ABIDJAN, Ivory Coast — Mobs loyal to Laurent Gbagbo, the president who refuses to give up power after losing an election, burned and stoned five United Nations vehicles on Thursday, including an ambulance, a United Nations spokesman said.
The attacks appeared to represent an escalation of Mr. Gbagbo’s campaign against the presence of nearly 10,000 United Nations troops here, assigned among other duties to protect the government of the man who defeated the incumbent in last November’s presidential election, Alassane Ouattara.
Mr. Gbagbo has demanded that the United Nations troops leave the country, the patrols have been fired on by men in uniform, and the state television station nightly broadcasts vitriolic attacks, asserting that the foreign troops are in league with rebel forces that control the northern half of the country.
The latest attacks occurred at improvised checkpoints manned by local youths who support Mr. Gbagbo, but the United Nations spokesman here said that some in the mob included men wearing the uniforms of government security forces. Two of the vehicles were burned, and three others were damaged, said the spokesman, Kenneth Blackman.
The crowd stoned the ambulance, injuring the head of the patient inside, he said.
Late Tuesday, a United Nations patrol was shot at in the Abobo neighborhood of Abidjan from both sides of the road — “ambushed,” Mr. Blackman said — during a Gbagbo security forces assault on the pro-Ouattara neighborhood. Some police officers were also killed in the assault.
“The attack on the ambulance is a bit shocking,” Mr. Blackman said. “Even where there is a war, no one targets ambulances. It goes against the principles of basic decency.”
In New York, the United Nations secretary general, Ban Ki-moon, strongly condemned the latest attacks, saying they were “crimes under international law.”

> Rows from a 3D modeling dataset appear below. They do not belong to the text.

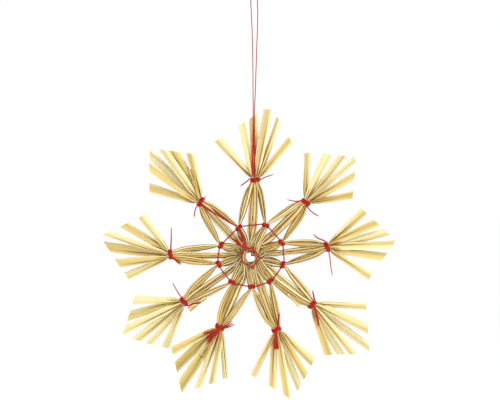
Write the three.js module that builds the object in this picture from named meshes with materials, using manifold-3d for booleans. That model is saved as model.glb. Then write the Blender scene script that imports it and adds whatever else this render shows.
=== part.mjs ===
// A nine-armed star of flattened wheat straws, bound with red thread, hanging from a loop of the same thread.
// Millimetres, +Z up. The star hangs in the XZ plane with its front towards -Y.
// The origin is the top of the hanging loop, where a hook holds it.
import * as THREE from 'three';
import { mergeVertices } from 'three/addons/utils/BufferGeometryUtils.js';
import Module from 'manifold-3d';

const wasm = await Module();
wasm.setup();

// The star's middle, below and slightly beside the loop that it hangs from.
const STAR_X = -1.9;
const STAR_Z = -147;

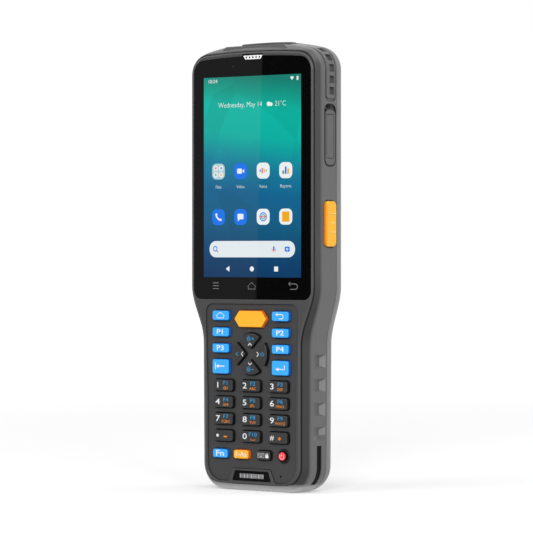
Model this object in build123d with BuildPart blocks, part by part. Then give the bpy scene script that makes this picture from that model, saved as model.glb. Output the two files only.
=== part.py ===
from build123d import *
from math import degrees, sqrt
import os

os.makedirs("parts", exist_ok=True)

# Handheld data terminal standing on its foot. Millimetres.
# X runs across the terminal, Y from the screen to the back, Z from the foot to the crown.
# Depths are counted backwards from the flat front face of the bezel.

# ---------------------------------------------------------------- driving dimensions
# casing outline, seen from the front
head_width = 68.8
handle_width = 57.8
crown_height = 194.2
crown_rise = 0.9
crown_radius = 115.0
head_corner = 10.0
foot_flat = 18.0
foot_radius = 115.0
foot_corner = 11.0
waist_low = 63.8
waist_high = 88.8
grip_flare = 0.4

# front lip, where the flared flank starts
lip_step_head = 1.2
lip_step_handle = 2.5
lip_step_crown = 3.1
lip_step_foot = 2.5
lip_crown_radius = 330.0
lip_corner = 9.0
lip_wall = 0.55

# depths and walls
lip_depth = 1.1
flank_depth = 4.4
seam_depth = 14.8
seal_thickness = 0.4
body_depth = 22.5
rear_radius = 5.9
wall = 2.4
back_wall = 2.2
crown_wall = 4.2

# bezel
bezel_gap = 0.25
bezel_thickness = 3.1
bezel_edge_depth = 0.6
bezel_slope_width = 0.7
bezel_ledge = 1.0

# screen
bezel_rim = 0.3
glass_below_crown = 5.9
glass_above_panel = 2.2
glass_top_corner = 6.0
glass_bottom_corner = 4.0
glass_thickness = 1.0
glass_sink = 0.35
lcd_side_border = 3.3
lcd_top_border = 5.6
lcd_low_border = 6.5
lcd_corner = 1.0
lcd_thickness = 2.4

# keypad
panel_below_head = 7.8
panel_bottom = 4.3
panel_top_width = 49.6
panel_low_width = 47.4
panel_taper_end = 41.8
panel_top_corner = 3.5
panel_foot_corner = 7.5
panel_depth = 0.5
panel_thickness = 1.6
panel_ledge = 1.2
key_proud = 1.1
key_travel = 0.7
key_taper = 12.0
flange_lip = 0.5
flange_thickness = 0.5
stem_radius = 1.2
bar_corner = 1.2
nub_height = 0.25
membrane_thickness = 0.5
board_thickness = 0.8

# badge below the keys
badge_top_width = 17.7
badge_bottom_width = 20.6
badge_bottom = 4.6
badge_height = 4.2
badge_rim = 1.1
badge_thickness = 0.7
badge_sink = 0.2

# clearances
fit_gap = 0.15
key_gap = 0.2
moving_gap = 0.25

# ---------------------------------------------------------------- derived places
front_y = key_proud - (body_depth + key_proud) / 2
head_side = head_width / 2
handle_side = handle_width / 2
bezel_inset = lip_wall + bezel_gap
wall_inside = head_side - wall
head_length = crown_height - waist_high
panel_top = waist_high - panel_below_head
glass_bottom = panel_top + glass_above_panel
glass_top = crown_height - glass_below_crown
glass_width = 2 * (head_side - lip_step_head - bezel_inset - bezel_slope_width - bezel_rim)
glass_seat = glass_sink + glass_thickness
lcd_width = glass_width - 2 * lcd_side_border
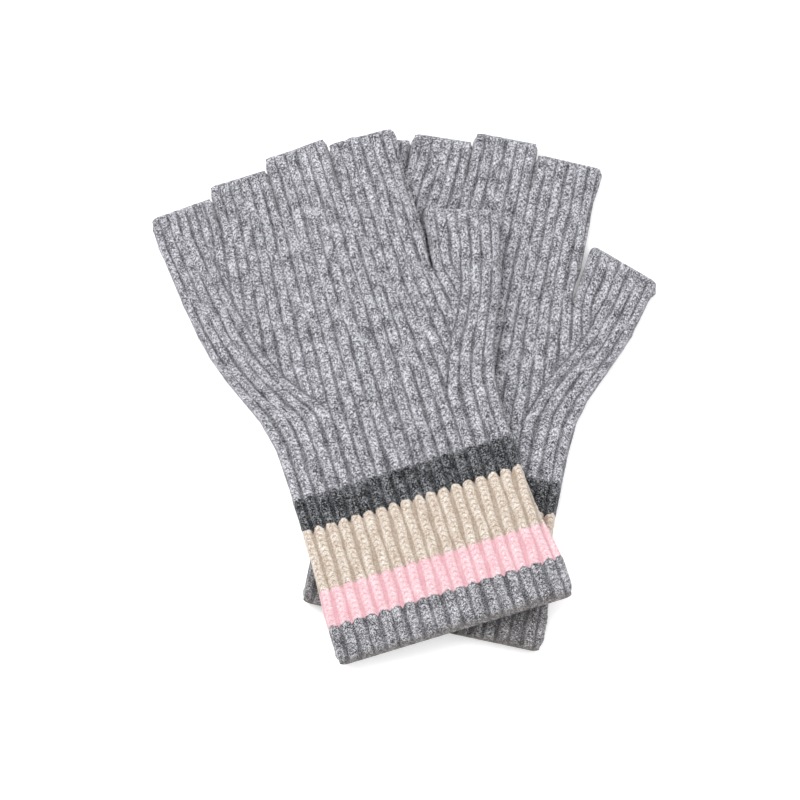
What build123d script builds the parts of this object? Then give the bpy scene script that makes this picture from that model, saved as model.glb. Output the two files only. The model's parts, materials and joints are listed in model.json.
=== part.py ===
from build123d import *
import math
import os

os.makedirs("parts", exist_ok=True)

# A pair of fingerless gloves, knitted in a 1x1 rib and laid one on the other. The upper one is the
# right-hand glove, palm up. The lower one is the left-hand glove, palm down. So both show their thumb
# on the same side, and one outline serves for both.
# Each glove is drawn in its own plane: u runs across it to the thumb, v runs up from the cuff's edge.
# Z is up, the table is z = 0, and the origin is under the middle of the pair. Millimetres.

# ---- the knitted fabric
WALL = 1.6                 # one layer of fabric
THICK = 8.0                # a glove lying flat: two layers and the air between them
ROUND = THICK / 2          # the rounded side where the upper layer turns into the lower one
SLIT = 0.6                 # between neighbouring finger stubs
WELT = 2.4                 # the cast-off edge round each finger and thumb opening

# ---- heights up the glove
PINK_TOP, OATMEAL_TOP, WRIST = 28.5, 51.5, 63.7
GUSSET_FOOT, THUMB_CROTCH, KNUCKLES = 89.0, 133.0, 172.0

# ---- the outline's two sides, as (height v, distance across u)
LITTLE_SIDE = [(0, -46.8), (20, -47.0), (51, -45.2), (85, -46.0), (97, -48.4), (115, -55.9),
               (125, -59.3), (135, -61.6), (150, -63.6), (KNUCKLES, -65.9), (194, -66.3)]
THUMB_SIDE = [(0, 45.9), (12, 46.0), (30, 43.0), (51, 41.4), (76, 41.4), (88, 42.4), (97, 45.0),
              (114, 52.3), (124, 56.2), (146, 62.4)]
HAND_EDGE = 31.8           # the straight side of the hand above the thumb
GUSSET_SEAM_FOOT = 22.2    # where the gusset's first wale leaves the palm

# ---- finger stubs: name, the two sides across the glove, and the height of the opening's edge
FINGERS = [("little", -66.2, -40.9, 183.7), ("ring", -40.9, -17.6, 188.3),
           ("middle", -17.6, 7.1, 192.9), ("index", 7.1, HAND_EDGE, 190.0)]

# ---- the thumb stub, which leans outwards from the crotch
THUMB_LEAN = 19.0
THUMB_BASE = (0.4, 26.3)   # its two sides at the base, measured along the base line
THUMB_TOP = (-4.2, 24.6)   # and at the opening
THUMB_LONG = 22.2

# ---- how the pair lies: centre of each cuff's edge, the turn of the glove, the height of its hem
# band, and how much shorter its finger stubs are, because their fabric has drawn in
LOWER = {"name": "lower", "x": 6.92, "y": -88.09, "turn": -11.5, "hem": 19.0, "drawn_in": 3.0}
UPPER = {"name": "upper", "x": 20.22, "y": -88.49, "turn": 17.2, "hem": 14.5, "drawn_in": 0.0}
LAY_GAP = 0.6              # air between the two gloves
TABLE_GAP = 0.2            # and under the upper glove where it has come down to the table
SHOULDER = 2.5             # how far past the lower glove's edge the upper one starts to fall
FALL = 22.0                # over which it comes down to the table
STATION = 12.0             # spacing of the sections
SPANS = 16                 # pieces that a section's long sides are divided into


def edge(side, v):
    """Distance across the glove of one side of the outline, at height v."""
    for (v0, u0), (v1, u1) in zip(side, side[1:]):
        if v <= v1:
            break
    return u0 + (u1 - u0) * (v - v0) / (v1 - v0)


def to_pair(glove, u, v):
    """A place in a glove's own plane, in the pair's frame."""
    c, s = math.cos(math.radians(glove["turn"])), math.sin(math.radians(glove["turn"]))
    return glove["x"] + u * c - v * s, glove["y"] + u * s + v * c


def to_glove(glove, x, y):
    """The way back, from the pair's frame to a glove's own plane."""
    c, s = math.cos(math.radians(glove["turn"])), math.sin(math.radians(glove["turn"]))
    dx, dy = x - glove["x"], y - glove["y"]
    return dx * c + dy * s, dy * c - dx * s


def underside(glove, u, v):
    """Height of a glove's underside: the table, or for the upper glove the lower one below it."""
    if glove is LOWER:
        return 0.0
    lu, lv = to_glove(LOWER, *to_pair(glove, u, v))
    past = max(edge(LITTLE_SIDE, lv) - lu, lu - edge(THUMB_SIDE, lv), -lv) - SHOULDER
    t = min(max(past / FALL, 0.0), 1.0)
    down = t * t * (3 - 2 * t)
    return (THICK + LAY_GAP) * (1 - down) + TABLE_GAP * down


def stations(v0, v1):
    """Heights of the sections from v0 to v1: only the two ends, or more where the glove is long."""
    count = max(1, math.ceil((v1 - v0) / STATION))
    return [v0 + (v1 - v0) * i / count for i in range(count + 1)]


def ring_section(plane, left, right, height, inset):
    """A flattened ring: two long sides that follow height(u), and two rounded ends."""
    a, b = left + ROUND, right - ROUND
    across = [a + (b - a) * i / SPANS for i in range(SPANS + 1)]
    low = [(u, height(u) + inset) for u in across]
    high = [(u, height(u) + THICK - inset) for u in across]
    flat = max(p[1] for p in low) - min(p[1] for p in low) < 1e-6
    with BuildSketch(plane) as sketch:
        with BuildLine():
            if flat:
                Line(low[0], low[-1])
                Line(high[0], high[-1])
            else:
                Spline(*low)
                Spline(*high)
            ThreePointArc(low[0], (left + inset, height(a) + ROUND), high[0])
            ThreePointArc(low[-1], (right - inset, height(b) + ROUND), high[-1])
        make_face()
    return sketch.sketch


def across_plane(glove, v):
    """The upright plane across a glove at height v, with u to the right and Z up."""
    x, y = to_pair(glove, 0, v)
    c, s = math.cos(math.radians(glove["turn"])), math.sin(math.radians(glove["turn"]))
    return Plane(origin=(x, y, 0), x_dir=(c, s, 0), z_dir=(s, -c, 0))


def tube(glove, heights, left, right):
    """A hollow knitted tube from its sections; left and right give its sides at each height."""
    with BuildPart() as part:
        for inset, mode in ((0, Mode.ADD), (WALL, Mode.SUBTRACT)):
            rings = [ring_section(across_plane(glove, v), left(v), right(v),
                                  lambda u: underside(glove, u, v), inset) for v in heights]
            loft(rings, ruled=True, mode=mode)
    return part


def upright_cut(glove, u0, v0, u1, v1):
    """The upright plane through two places, facing to the right of the line from 0 to 1."""
    x0, y0 = to_pair(glove, u0, v0)
    x1, y1 = to_pair(glove, u1, v1)
    return Plane(origin=(x0, y0, 0), x_dir=(x1 - x0, y1 - y0, 0), z_dir=(y1 - y0, x0 - x1, 0))


def save(part, glove, name):
    part.part.label = f"{glove['name']}_{name}"
    export_step(part.part, f"parts/{part.part.label}.step")


def little(v):
    return edge(LITTLE_SIDE, v)


def thumbward(v):
    return edge(THUMB_SIDE, v)


def cuff(glove):
    """Four bands of different yarn."""
    bands = [("hem_band", 0, glove["hem"]), ("pink_band", glove["hem"], PINK_TOP),
             ("oatmeal_band", PINK_TOP, OATMEAL_TOP), ("charcoal_band", OATMEAL_TOP, WRIST)]
    for name, low, high in bands:
        save(tube(glove, stations(low, high), little, thumbward), glove, name)


def hand_and_gusset(glove):
    """The hand from wrist to knuckles, and the gusset that widens it towards the thumb."""
    seam = upright_cut(glove, GUSSET_SEAM_FOOT, GUSSET_FOOT, HAND_EDGE, THUMB_CROTCH)
    palm = tube(glove, stations(WRIST, GUSSET_FOOT), little, thumbward)
    middle = tube(glove, stations(GUSSET_FOOT, THUMB_CROTCH), little, thumbward)
    top = tube(glove, stations(THUMB_CROTCH, KNUCKLES), little, lambda v: HAND_EDGE)
    with BuildPart() as hand:
        add(middle.part)
        split(bisect_by=seam, keep=Keep.BOTTOM)
        add(palm.part)
        add(top.part)
    save(hand, glove, "hand")

    wide = tube(glove, stations(GUSSET_FOOT, THUMB_CROTCH + 1), lambda v: 0, thumbward)
    base = thumb_plane(glove, 0)
    with BuildPart() as gusset:
        add(wide.part)
        split(bisect_by=seam, keep=Keep.TOP)
        split(bisect_by=base, keep=Keep.TOP)
    save(gusset, glove, "thumb_gusset")


def thumb_place(s, t):
    """A place on the thumb: s along its base line from the crotch, t along the thumb."""
    c, n = math.cos(math.radians(THUMB_LEAN)), math.sin(math.radians(THUMB_LEAN))
    return HAND_EDGE + s * c + t * n, THUMB_CROTCH - s * n + t * c


def thumb_plane(glove, t):
    """The upright plane across the thumb at length t, with s to the right and Z up."""
    x0, y0 = to_pair(glove, *thumb_place(0, t))
    x1, y1 = to_pair(glove, *thumb_place(1, t))
    return Plane(origin=(x0, y0, 0), x_dir=(x1 - x0, y1 - y0, 0), z_dir=(y1 - y0, x0 - x1, 0))


def thumb(glove):
    """The thumb stub and the cast-off edge round its opening."""
    def side(i, t):
        return THUMB_BASE[i] + (THUMB_TOP[i] - THUMB_BASE[i]) * t / THUMB_LONG

    for name, lengths in (("thumb_tube", (0, THUMB_LONG / 2, THUMB_LONG - WELT)),
                          ("thumb_welt", (THUMB_LONG - WELT, THUMB_LONG))):
        with BuildPart() as part:
            for inset, mode in ((0, Mode.ADD), (WALL, Mode.SUBTRACT)):
                rings = [ring_section(thumb_plane(glove, t), side(0, t), side(1, t),
                                      lambda s: underside(glove, *thumb_place(s, t)), inset)
                         for t in lengths]
                loft(rings, ruled=True, mode=mode)
        save(part, glove, name)


def fingers(glove):
    """Four finger stubs side by side, each with the cast-off edge round its opening."""
    for name, left, right, longest in FINGERS:
        tip = longest - glove["drawn_in"]
        sides = (lambda v: left + SLIT / 2), (lambda v: right - SLIT / 2)
        save(tube(glove, (KNUCKLES, (KNUCKLES + tip - WELT) / 2, tip - WELT), *sides), glove,
             f"{name}_tube")
        save(tube(glove, (tip - WELT, tip), *sides), glove, f"{name}_welt")


for glove in (LOWER, UPPER):
    cuff(glove)
    hand_and_gusset(glove)
    thumb(glove)
    fingers(glove)
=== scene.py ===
import json
import math

import bpy
import numpy as np
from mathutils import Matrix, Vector


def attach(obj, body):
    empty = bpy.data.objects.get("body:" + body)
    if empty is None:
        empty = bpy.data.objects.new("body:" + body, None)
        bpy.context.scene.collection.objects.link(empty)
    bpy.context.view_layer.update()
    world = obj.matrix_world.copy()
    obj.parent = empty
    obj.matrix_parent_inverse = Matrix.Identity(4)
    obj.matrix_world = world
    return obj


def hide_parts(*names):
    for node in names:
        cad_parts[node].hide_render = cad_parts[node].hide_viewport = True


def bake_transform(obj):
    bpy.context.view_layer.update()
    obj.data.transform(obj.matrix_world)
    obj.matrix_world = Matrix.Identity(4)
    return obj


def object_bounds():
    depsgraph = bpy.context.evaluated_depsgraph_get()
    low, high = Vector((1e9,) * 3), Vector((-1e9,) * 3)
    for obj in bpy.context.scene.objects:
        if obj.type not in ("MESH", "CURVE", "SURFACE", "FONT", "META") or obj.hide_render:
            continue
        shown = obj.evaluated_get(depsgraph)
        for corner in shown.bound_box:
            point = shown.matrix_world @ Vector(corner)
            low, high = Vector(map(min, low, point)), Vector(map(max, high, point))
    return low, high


# A pair of rib-knitted fingerless gloves, one laid on the other. Each glove is drawn in its own plane,
# in millimetres: u runs across it to the thumb and v runs up it to the fingers. Every knitted piece
# is a closed shell of grids whose ribs, furrows and stitches are in the mesh.

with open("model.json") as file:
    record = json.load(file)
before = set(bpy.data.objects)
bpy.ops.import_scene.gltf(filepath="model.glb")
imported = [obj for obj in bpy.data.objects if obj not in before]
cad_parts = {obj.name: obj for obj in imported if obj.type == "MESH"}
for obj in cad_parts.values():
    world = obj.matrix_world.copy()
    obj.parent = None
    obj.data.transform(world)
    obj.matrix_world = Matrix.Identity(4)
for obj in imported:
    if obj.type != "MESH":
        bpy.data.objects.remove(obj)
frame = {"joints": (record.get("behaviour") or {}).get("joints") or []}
CAD_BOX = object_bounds()
MM = 0.001
FLOOR_DROP = 0.0003        # the woolly face dips a little below the CAD model's underside

# ---- the knitted fabric, in mm
WALL = 1.6                 # one layer
THICK = 8.0                # a glove lying flat
HALF = THICK / 2
STITCH = 2.0               # height of one course
RIB_RISE = 1.25            # a rib's crest above its furrow
PROUD = 0.15               # how far a crest stands out of the layer's outer face
LEG_RISE = 0.24            # the legs of the stitches on a rib
LEG_SLOPE = 0.85           # how far a leg falls from the rib's middle to its side, in stitches
FUZZ = 0.13                # unevenness of the woolly face
SLIT = 0.12                # between neighbouring finger stubs
WELT = 2.4                 # the cast-off edge of a finger or thumb stub
CAST_OFF = 1.9             # near a free edge the ribs run out into a cast-off row
CAST_OFF_RISE = 0.72       # the height of that row, where a rib's crest is 1
LIP = 1.1                  # over this distance a free edge is rounded
LEAST_BEND = 0.3           # the least radius of a layer's bend at a side
ROW, COLUMN = 0.5, 0.48    # spacing of the mesh
ROW_STEP, COLUMN_STEP = 4, 3    # the inner face has one row in four and one column in three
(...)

Meanwhile, the United Nations human rights chief here reported “phenomena which elsewhere resulted in genocide,” according to the mission’s account of its weekly news conference in Abidjan. Among the “warning signs,” the United Nations said, were “signs that weapons are being distributed to civilians.”
In Geneva, Reuters reported that the United Nations high commissioner for human rights, Navi Pillay, expressed concern about the possible discovery of a new mass grave in Ivory Coast. Two others have already been reported; as at previously reported sites, government troops have blocked access by United Nations investigators.